One of the most intriguing things about the current state of politics, both in Australia and worldwide, is the reconfiguring of people’s policy priorities from, say, five years ago.
In Australia, as around the world, the last decade was dominated by debates over what leading policymakers have called a “diabolical policy problem” and “the most significant crisis humanity has ever faced” – climate change.
Of course the campaign to put climate change on the international agenda started decades before it was taken seriously by politicians and bureaucrats.
The issue first broke into the mainstream in the late 1980’s when the United Nations established the Intergovernmental Panel on Climate Change (IPCC). The main purpose of the IPCC was to give scientists the resources to advise governments on how to approach this environmental problem.
Former US Vice-President Al Gore’s film An Inconvenient Truth is often credited for helping to raise awareness of climate change and ensuring it became a regular topic in mainstream political discussions.
Alongside these more “top down” approaches to raising awareness of climate change, an arguably more powerful force was in play. Over the past thirty years tens of millions of people right around the world have been involved in campaigns to pressure governments and businesses to acknowledge the threat of climate change and take steps to ensure we prevent as much of it as possible.
These people forced the issue of climate change and environmental sustainability onto the agenda by holding mass rallies, directly petitioning their elected representatives, forming new political parties, writing articles and even things as simple as talking to their friends and neighbours one on one.
These actions, combined with the efforts of high profile campaigners like Al Gore, ensured that for a small time climate change was the number one political issue being debated around the world.
From about 2005 onwards, there was significant growth of the climate movement in Australia. Government’s at all levels responded by creating Departments of Climate Change, adapting school curriculum to incorporate climate science and developing policies to help combat carbon pollution.
But something happened. In the last few years there’s been a drop off in the amount climate campaigning across the world. There are no more mass rallies, no more marches and the pressure on politicians to act on climate change has dissipated.

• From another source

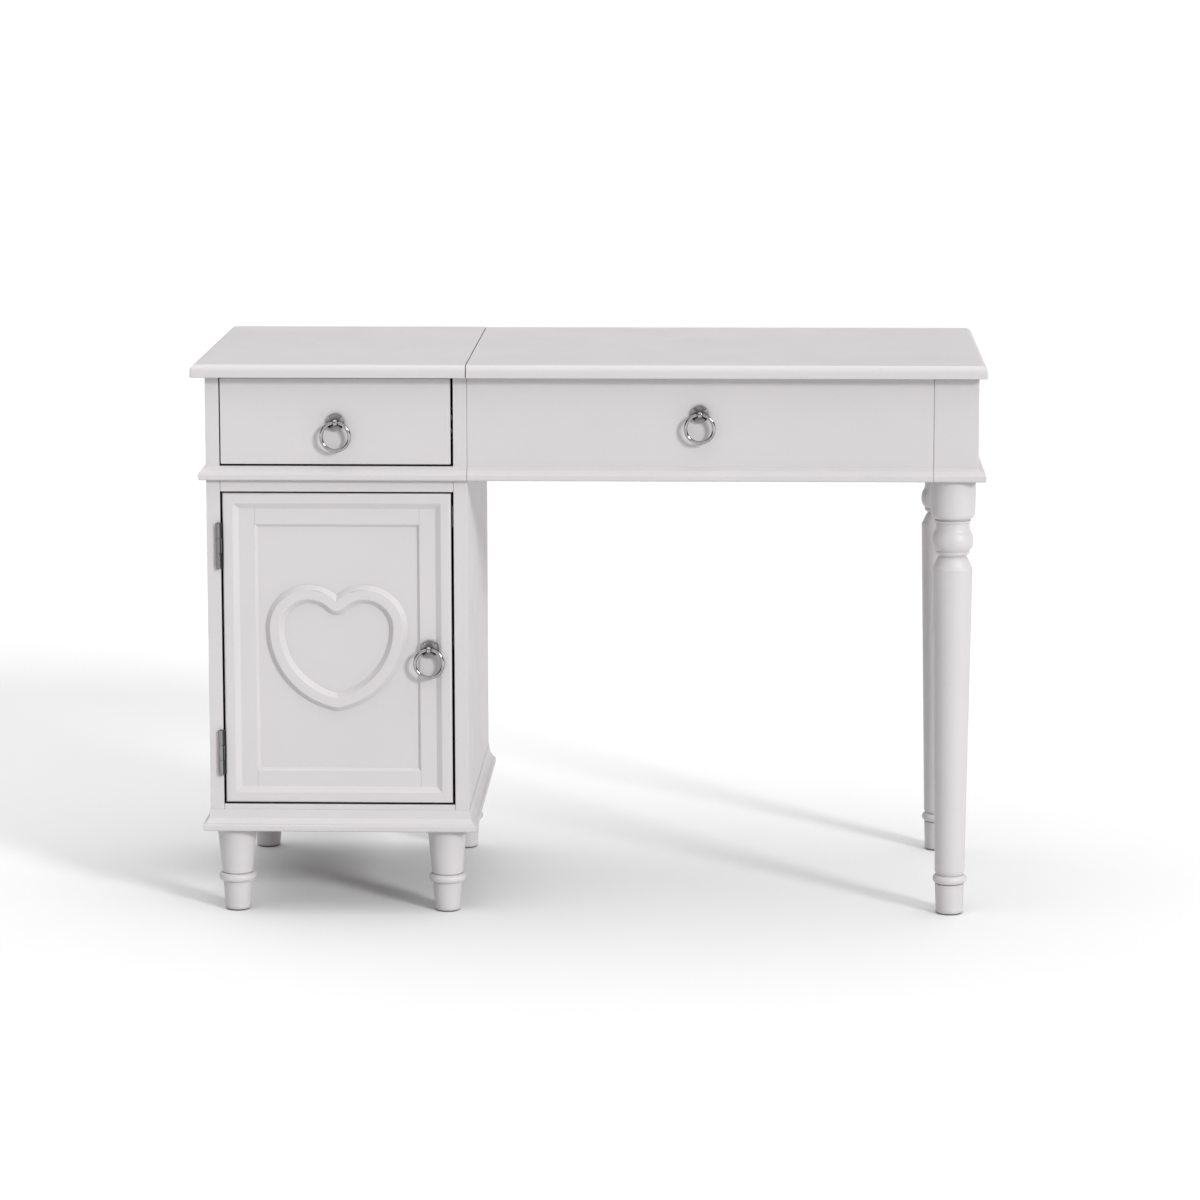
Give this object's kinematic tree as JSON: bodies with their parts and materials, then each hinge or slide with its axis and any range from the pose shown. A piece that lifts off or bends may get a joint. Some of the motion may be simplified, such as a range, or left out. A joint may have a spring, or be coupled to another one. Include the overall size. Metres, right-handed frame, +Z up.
{
  "type": "vanity table",
  "caption": "White vanity table: a pedestal cabinet with a drawer and a heart-panelled door beside a desk on turned legs, whose lid lifts on a stay and carries a mirror underneath.",
  "frame": {"origin": "on the floor, under the middle of the table's overall box", "axes": "+X to the right along the table's length, +Y to the back, +Z up; the drawer and door face -Y"},
  "size_m": [1.1, 0.485, 0.78],
  "materials": {
    "lacquer": "satin white lacquer on wood and fibreboard",
    "drawer_wood": "clear-sealed plywood",
    "hinge_steel": "satin steel",
    "zinc": "bright zinc plate",
    "nickel": "polished nickel plate",
    "mirror": "silvered glass",
    "catch_plastic": "moulded, matt"
  },
  "bodies": {
    "carcass": {"apron_pull_base": "nickel", "base_moulding": "lacquer", "cabinet_back_panel": "lacquer", "cabinet_bottom_board": "lacquer", "cabinet_bottom_rail": "lacquer", "cabinet_divider": "lacquer", "cabinet_middle_rail": "lacquer", "cabinet_shelf": "lacquer", "cabinet_side_left": "lacquer", "cabinet_side_right": "lacquer", "cabinet_top": "lacquer", "desk_bottom_panel": "lacquer", "desk_front_apron": "lacquer", "desk_leg_front": "lacquer", "desk_leg_rear": "lacquer", "desk_post_front": "lacquer", "desk_post_rear": "lacquer", "desk_rear_apron": "lacquer", "desk_side_left": "lacquer", "desk_side_right": "lacquer", "door_catch": "catch_plastic", "door_hinge_lower_fixed_leaf": "hinge_steel", "door_hinge_upper_fixed_leaf": "hinge_steel", "drawer_runner_outer_left": "zinc", "drawer_runner_outer_right": "zinc", "foot_front_left": "lacquer", "foot_front_right": "lacquer", "foot_rear_left": "lacquer", "foot_rear_right": "lacquer", "lid_hinge_left_fixed_leaf": "hinge_steel", "lid_hinge_right_fixed_leaf": "hinge_steel", "stay_base_bracket": "zinc", "waist_moulding_cabinet": "lacquer", "waist_moulding_desk": "lacquer"},
    "drawer": {"drawer_back": "drawer_wood", "drawer_bottom": "drawer_wood", "drawer_front": "lacquer", "drawer_pull_base": "nickel", "drawer_runner_inner_left": "zinc", "drawer_runner_inner_right": "zinc", "drawer_side_left": "drawer_wood", "drawer_side_right": "drawer_wood"},
    "door": {"door_frame": "lacquer", "door_heart": "lacquer", "door_hinge_lower_moving_leaf": "hinge_steel", "door_hinge_upper_moving_leaf": "hinge_steel", "door_panel": "lacquer", "door_pull_base": "nickel"},
    "lid": {"lid_board": "lacquer", "lid_hinge_left_moving_leaf": "hinge_steel", "lid_hinge_right_moving_leaf": "hinge_steel", "mirror_frame": "lacquer", "mirror_glass": "mirror", "stay_lid_bracket": "zinc"},
    "stay_lower": {"stay_lower_arm": "zinc"},
    "stay_upper": {"stay_upper_arm": "zinc"},
    "drawer_ring": {"drawer_pull_ring": "nickel"},
    "door_ring": {"door_pull_ring": "nickel"},
    "apron_ring": {"apron_pull_ring": "nickel"}
  },
  "joints": [
    {"name": "drawer_slide", "type": "slide", "parent": "carcass", "child": "drawer", "axis": [0, -1, 0], "range_m": [0, 0.28]},
    {"name": "door_hinge", "type": "hinge", "parent": "carcass", "child": "door", "pos_m": [-0.5156, -0.2259, 0.37925], "axis": [0, 0, -1], "range_deg": [0, 110]},
    {"name": "lid_hinge", "type": "hinge", "parent": "carcass", "child": "lid", "pos_m": [0.19105, 0.2398, 0.7618], "axis": [-1, 0, 0], "range_deg": [0, 98]},
    {"name": "stay_lower_pivot", "type": "hinge", "parent": "carcass", "child": "stay_lower", "pos_m": [0.4736, 0.1898, 0.6868], "axis": [-1, 0, 0], "range_deg": [0, 108]},
    {"name": "stay_upper_pivot", "type": "hinge", "parent": "stay_lower", "child": "stay_upper", "pos_m": [0.4705, 0.11963, 0.67902], "axis": [-1, 0, 0], "range_deg": [-116, 0]},
    {"name": "drawer_ring_swing", "type": "hinge", "parent": "drawer", "child": "drawer_ring", "pos_m": [-0.35, -0.2335, 0.699], "axis": [-1, 0, 0], "range_deg": [0, 170]},
    {"name": "door_ring_swing", "type": "hinge", "parent": "door", "child": "door_ring", "pos_m": [-0.22285, -0.2285, 0.37925], "axis": [-1, 0, 0], "range_deg": [0, 170]},
    {"name": "apron_ring_swing", "type": "hinge", "parent": "carcass", "child": "apron_ring", "pos_m": [0.15425, -0.2329, 0.7112], "axis": [-1, 0, 0], "range_deg": [0, 170]}
  ],
  "couplings": [
    {"joint": "stay_lower_pivot", "follows": "lid_hinge", "ratio": 1.0955},
    {"joint": "stay_upper_pivot", "follows": "lid_hinge", "ratio": -1.1801}
  ]
}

The international alliance of big environmental non-governmental organisations like Greenpeace, Friends of the Earth and the World Wildlife Fund has essentially dissolved. This is despite quite alarming environmental signs that climate change is occurring right now.
What might appear to be an obvious contradiction to this description is the recently implemented carbon pricing scheme in Australia. In order to secure support for a Labor government in a hung parliament, Prime Minister Julia Gillard signed a deal with The Greens, guaranteeing the implementation of some kind of carbon pricing mechanism.
What both parties decided on was a market based scheme which puts a price per tonne on carbon pollution and uses market forces to drive the shift towards renewable energy. This was supposed to be supplemented by the government directly intervening to shut down some of Australia’s most polluting power stations and a mechanism to ensure that the price per tonne of carbon would never drop below a certain price, so the system could not be gamed, as has been the case in other carbon markets around the world. Both these supplementary measures have recently been dropped.
I don’t think the carbon price has been the main factor in the dissipation of the climate movement, but I think it has played a role for a couple of reasons.
Firstly, even though it won’t actually do anywhere near enough to ensure coal fired power stations which produce 50% of our carbon emissions are phased out and replaced by renewable energy, a lot of people think that the battle is won and the game is over.
The government’s messaging has re-emphasised this, and you would be easily confused into thinking that this scheme, which will actually not see emissions in Australia reduce by that much, has “fixed” climate change.
The second factor relating to the carbon price is that despite much criticism of its flaws, and the flaws of an approach that outsources environmental, social and economic policy to the whims of the market more generally, there hasn’t been a coherent alternative put forward by environment groups.
So regular people who are concerned about climate change are caught between supporting a scheme they don’t really understand but are told will fix things, and opposing what looks like a good first step in the hope that some undefined policy fix will appear out of nowhere and somehow politicians will develop the political will to implement it.
There is, of course, an overriding factor in this whole debate. The economy. The single biggest difference between the political context now and five years ago is the state of the global economy. Recessions and rising unemployment in the developed and developing worlds means that politicians no longer have time to dwell on the “luxury” of climate change.
The efforts and energies of activists have more recently been channelled into campaigns on economic inequality, like the Occupy Movement. Despite attempts to link economic injustice with environmental damage, the economic narrative is pushing the environmental one further out of the frame.
However while we debate the incredibly important questions of wealth distribution and inequality, the climate marches on.
Droughts and other extreme weather events are becoming more severe. The challenge for environmentalists and social justice activists alike is to remind politicians and the public that economic and environmental issues are not disconnected from each other, and a broad narrative that explains how to achieve equality and justice in both realms is needed to ensure we can stop climate change before it’s too late.